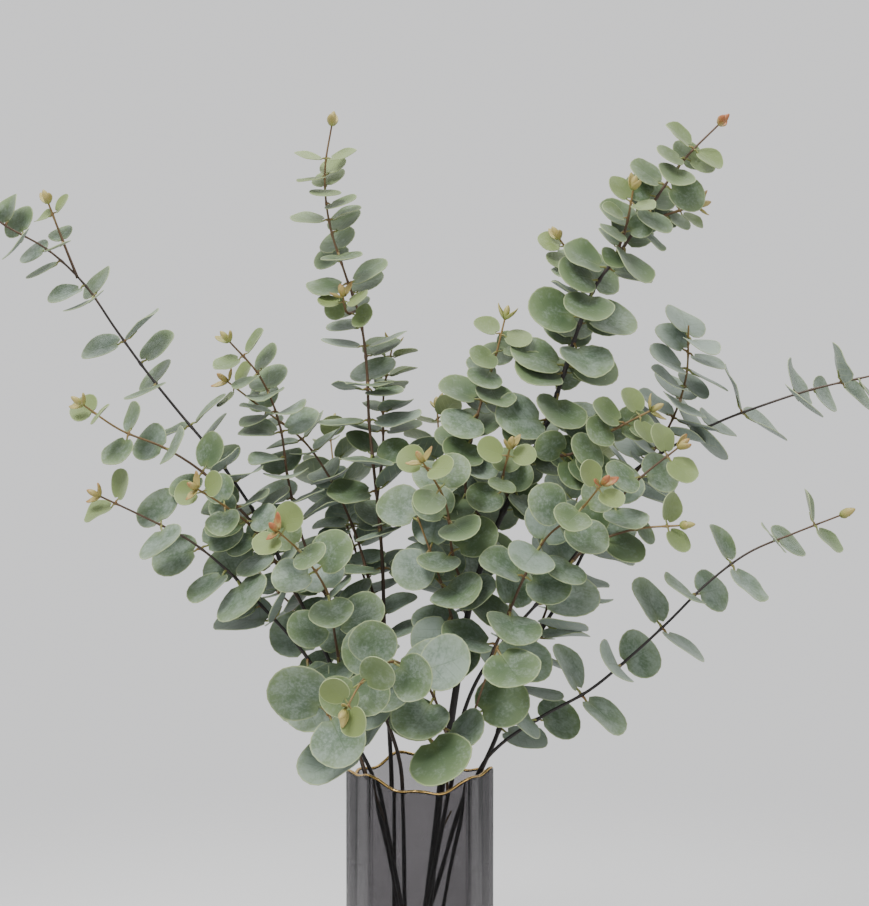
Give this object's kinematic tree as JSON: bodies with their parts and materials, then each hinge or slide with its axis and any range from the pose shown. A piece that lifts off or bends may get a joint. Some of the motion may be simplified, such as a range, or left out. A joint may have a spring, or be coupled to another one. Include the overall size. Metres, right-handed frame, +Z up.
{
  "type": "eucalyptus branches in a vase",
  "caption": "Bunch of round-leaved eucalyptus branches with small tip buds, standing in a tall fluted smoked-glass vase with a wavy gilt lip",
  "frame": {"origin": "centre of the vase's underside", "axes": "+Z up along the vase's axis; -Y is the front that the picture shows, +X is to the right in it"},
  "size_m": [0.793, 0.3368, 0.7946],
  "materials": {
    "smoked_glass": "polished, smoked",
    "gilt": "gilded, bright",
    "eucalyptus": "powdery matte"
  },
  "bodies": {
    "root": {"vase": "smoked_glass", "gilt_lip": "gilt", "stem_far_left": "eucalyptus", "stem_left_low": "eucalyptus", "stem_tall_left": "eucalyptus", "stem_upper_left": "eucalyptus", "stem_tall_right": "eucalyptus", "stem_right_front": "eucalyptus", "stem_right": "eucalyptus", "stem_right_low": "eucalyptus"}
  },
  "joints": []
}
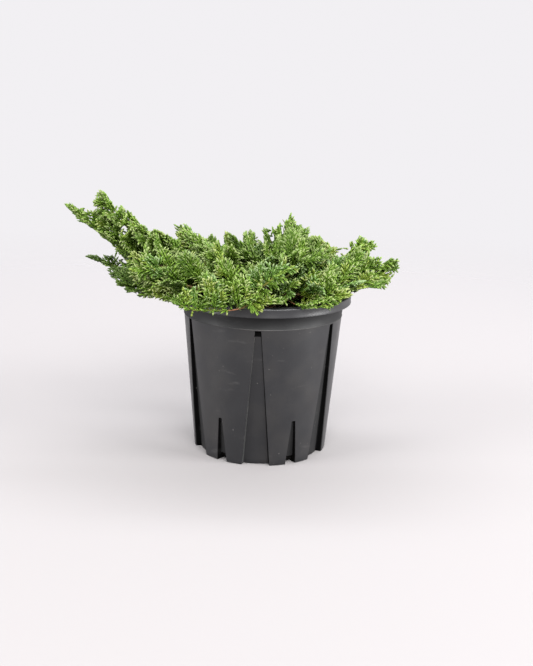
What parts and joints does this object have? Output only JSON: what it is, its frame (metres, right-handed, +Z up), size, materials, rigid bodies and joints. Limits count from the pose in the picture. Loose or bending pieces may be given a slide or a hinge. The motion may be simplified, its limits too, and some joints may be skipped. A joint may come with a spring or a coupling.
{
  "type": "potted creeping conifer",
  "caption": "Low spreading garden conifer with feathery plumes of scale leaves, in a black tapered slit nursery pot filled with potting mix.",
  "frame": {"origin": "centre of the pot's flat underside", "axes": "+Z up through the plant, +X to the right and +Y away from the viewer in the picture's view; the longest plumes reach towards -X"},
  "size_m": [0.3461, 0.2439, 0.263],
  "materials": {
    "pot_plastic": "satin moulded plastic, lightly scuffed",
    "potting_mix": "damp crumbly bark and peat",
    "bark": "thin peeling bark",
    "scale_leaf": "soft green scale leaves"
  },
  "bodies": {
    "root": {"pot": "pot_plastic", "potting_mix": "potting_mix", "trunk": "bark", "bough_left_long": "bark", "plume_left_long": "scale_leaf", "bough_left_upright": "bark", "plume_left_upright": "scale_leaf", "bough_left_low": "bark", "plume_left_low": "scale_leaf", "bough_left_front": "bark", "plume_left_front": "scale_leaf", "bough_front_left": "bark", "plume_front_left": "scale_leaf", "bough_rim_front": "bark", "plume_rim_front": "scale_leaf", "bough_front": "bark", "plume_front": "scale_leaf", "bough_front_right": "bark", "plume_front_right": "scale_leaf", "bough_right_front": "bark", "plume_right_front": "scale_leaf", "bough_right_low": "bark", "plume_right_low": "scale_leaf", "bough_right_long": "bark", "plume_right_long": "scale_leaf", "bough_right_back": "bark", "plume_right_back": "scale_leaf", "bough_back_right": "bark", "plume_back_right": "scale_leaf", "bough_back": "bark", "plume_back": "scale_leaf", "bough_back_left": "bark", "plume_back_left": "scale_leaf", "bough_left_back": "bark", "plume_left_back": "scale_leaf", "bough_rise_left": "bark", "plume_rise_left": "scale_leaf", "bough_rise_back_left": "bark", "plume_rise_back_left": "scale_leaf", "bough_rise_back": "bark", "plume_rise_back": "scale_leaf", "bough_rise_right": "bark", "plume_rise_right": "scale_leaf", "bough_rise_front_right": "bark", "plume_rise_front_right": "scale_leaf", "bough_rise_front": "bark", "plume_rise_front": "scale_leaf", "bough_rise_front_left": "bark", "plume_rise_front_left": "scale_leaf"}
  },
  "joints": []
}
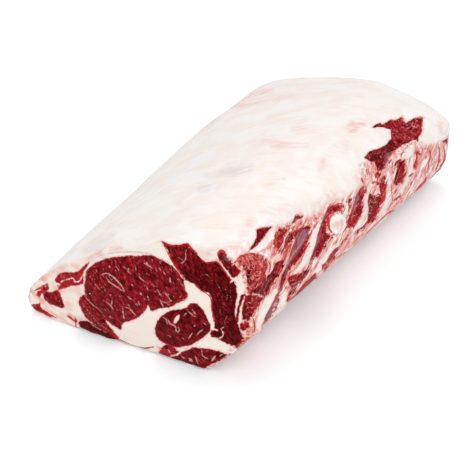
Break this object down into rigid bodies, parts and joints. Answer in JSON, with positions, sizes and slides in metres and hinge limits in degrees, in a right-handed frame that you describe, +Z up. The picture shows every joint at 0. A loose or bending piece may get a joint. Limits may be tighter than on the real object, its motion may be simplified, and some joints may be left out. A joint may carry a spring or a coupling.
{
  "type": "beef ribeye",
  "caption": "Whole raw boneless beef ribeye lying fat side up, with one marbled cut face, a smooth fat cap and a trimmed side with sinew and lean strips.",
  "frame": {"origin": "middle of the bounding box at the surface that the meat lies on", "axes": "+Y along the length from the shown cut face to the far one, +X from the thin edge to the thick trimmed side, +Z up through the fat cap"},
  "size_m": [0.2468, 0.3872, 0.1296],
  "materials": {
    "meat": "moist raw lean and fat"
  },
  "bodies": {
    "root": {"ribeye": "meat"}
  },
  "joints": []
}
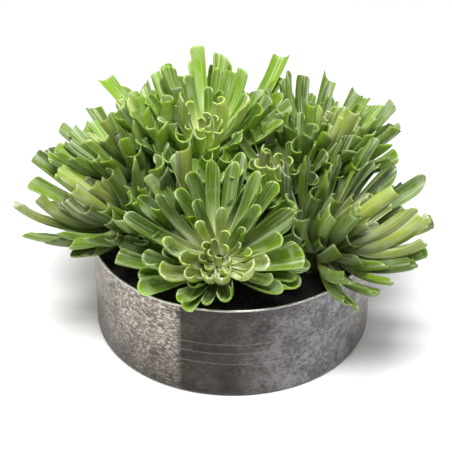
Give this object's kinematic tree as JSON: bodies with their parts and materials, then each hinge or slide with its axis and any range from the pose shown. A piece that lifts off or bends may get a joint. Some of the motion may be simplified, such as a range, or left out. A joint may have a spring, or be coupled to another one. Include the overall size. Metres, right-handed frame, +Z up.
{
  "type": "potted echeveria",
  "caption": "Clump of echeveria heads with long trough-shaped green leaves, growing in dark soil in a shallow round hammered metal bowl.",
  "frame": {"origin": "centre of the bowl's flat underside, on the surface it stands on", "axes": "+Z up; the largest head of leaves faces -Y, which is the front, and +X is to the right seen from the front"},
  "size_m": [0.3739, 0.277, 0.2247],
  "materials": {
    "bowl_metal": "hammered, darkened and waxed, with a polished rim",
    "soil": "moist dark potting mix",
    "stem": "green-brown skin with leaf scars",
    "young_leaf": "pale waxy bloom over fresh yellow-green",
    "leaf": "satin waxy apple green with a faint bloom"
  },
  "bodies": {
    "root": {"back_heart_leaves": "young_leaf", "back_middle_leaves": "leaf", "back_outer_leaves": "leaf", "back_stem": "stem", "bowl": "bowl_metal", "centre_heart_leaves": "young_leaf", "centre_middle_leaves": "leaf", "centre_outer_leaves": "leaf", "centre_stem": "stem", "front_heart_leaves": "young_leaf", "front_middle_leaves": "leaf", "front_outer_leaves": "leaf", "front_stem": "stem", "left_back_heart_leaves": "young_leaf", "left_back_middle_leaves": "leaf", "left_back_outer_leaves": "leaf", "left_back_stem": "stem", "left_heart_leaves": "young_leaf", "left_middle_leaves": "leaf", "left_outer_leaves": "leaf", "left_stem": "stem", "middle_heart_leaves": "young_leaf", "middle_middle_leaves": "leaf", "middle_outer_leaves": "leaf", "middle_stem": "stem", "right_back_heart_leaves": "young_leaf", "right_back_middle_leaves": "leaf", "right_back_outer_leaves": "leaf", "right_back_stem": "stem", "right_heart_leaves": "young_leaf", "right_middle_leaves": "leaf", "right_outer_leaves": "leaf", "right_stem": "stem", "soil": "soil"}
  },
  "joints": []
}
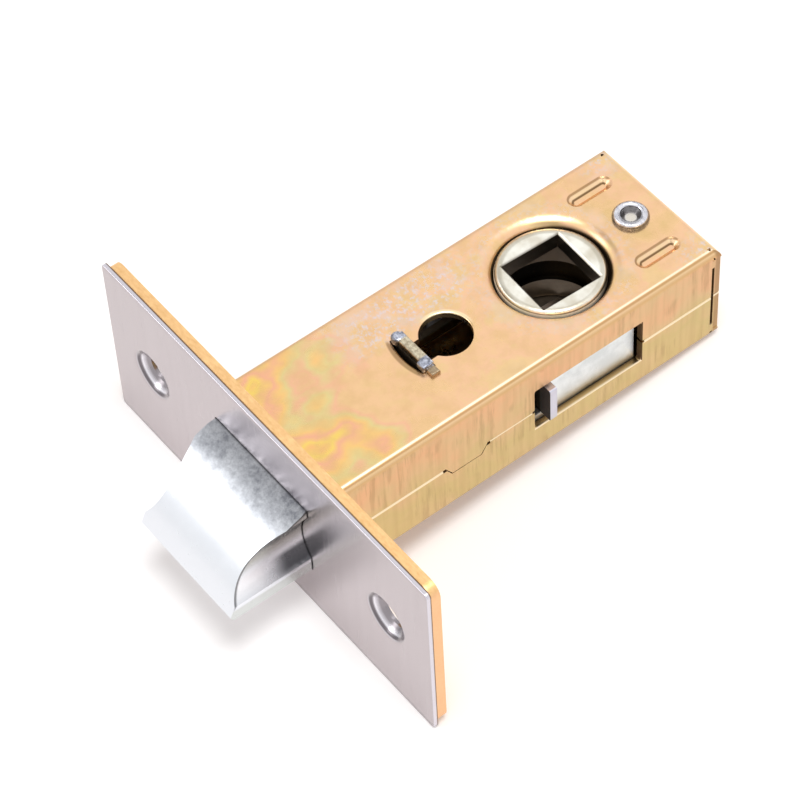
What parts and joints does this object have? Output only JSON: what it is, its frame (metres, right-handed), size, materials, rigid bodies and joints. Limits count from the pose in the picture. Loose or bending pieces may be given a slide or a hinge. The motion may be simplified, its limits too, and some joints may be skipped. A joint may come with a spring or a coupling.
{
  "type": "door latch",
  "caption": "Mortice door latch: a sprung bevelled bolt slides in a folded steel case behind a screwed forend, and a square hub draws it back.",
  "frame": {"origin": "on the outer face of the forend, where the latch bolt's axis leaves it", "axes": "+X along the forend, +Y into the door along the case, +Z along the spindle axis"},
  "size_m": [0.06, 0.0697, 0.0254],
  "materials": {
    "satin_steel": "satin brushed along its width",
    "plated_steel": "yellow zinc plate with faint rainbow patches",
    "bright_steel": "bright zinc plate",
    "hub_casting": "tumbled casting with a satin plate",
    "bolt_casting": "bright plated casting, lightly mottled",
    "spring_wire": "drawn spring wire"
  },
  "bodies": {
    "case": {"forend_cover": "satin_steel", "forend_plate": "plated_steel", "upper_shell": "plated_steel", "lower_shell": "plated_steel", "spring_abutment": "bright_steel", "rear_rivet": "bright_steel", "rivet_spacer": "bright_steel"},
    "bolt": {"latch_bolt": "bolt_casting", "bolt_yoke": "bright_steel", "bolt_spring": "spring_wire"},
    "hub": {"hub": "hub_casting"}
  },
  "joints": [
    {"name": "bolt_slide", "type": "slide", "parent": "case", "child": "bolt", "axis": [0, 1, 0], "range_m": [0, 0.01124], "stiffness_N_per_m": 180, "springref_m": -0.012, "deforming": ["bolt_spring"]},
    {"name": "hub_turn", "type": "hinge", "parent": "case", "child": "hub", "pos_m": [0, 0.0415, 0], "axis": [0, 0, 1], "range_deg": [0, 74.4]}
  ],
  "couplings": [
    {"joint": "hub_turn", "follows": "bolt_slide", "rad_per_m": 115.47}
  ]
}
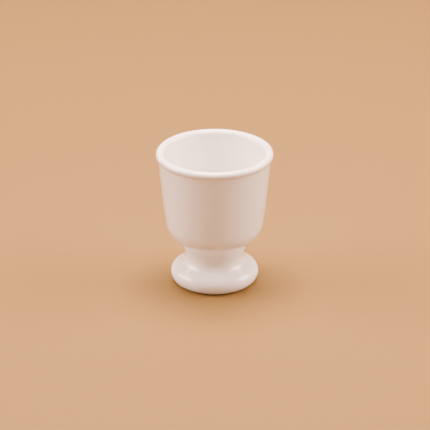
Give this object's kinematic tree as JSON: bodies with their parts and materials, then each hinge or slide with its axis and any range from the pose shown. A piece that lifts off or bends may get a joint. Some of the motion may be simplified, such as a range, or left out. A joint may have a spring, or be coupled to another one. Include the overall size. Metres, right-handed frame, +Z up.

-=-=-=-=-

WHAT IS REQUIRED >> Pick out the lines containing the string "count" and show them.

WORKED ANSWER >>
What parts and joints does this object have? Output only JSON: what it is, its frame (metres, right-handed, +Z up), size, materials, rigid bodies and joints. Limits count from the pose in the picture. Loose or bending pieces may be given a slide or a hinge. The motion may be simplified, its limits too, and some joints may be skipped. A joint may come with a spring or a coupling.
What parts and joints does this object have? Output only JSON: what it is, its frame (metres, right-handed), size, materials, rigid bodies and joints. Limits count from the pose in the picture. Loose or bending pieces may be given a slide or a hinge. The motion may be simplified, its limits too, and some joints may be skipped. A joint may come with a spring or a coupling.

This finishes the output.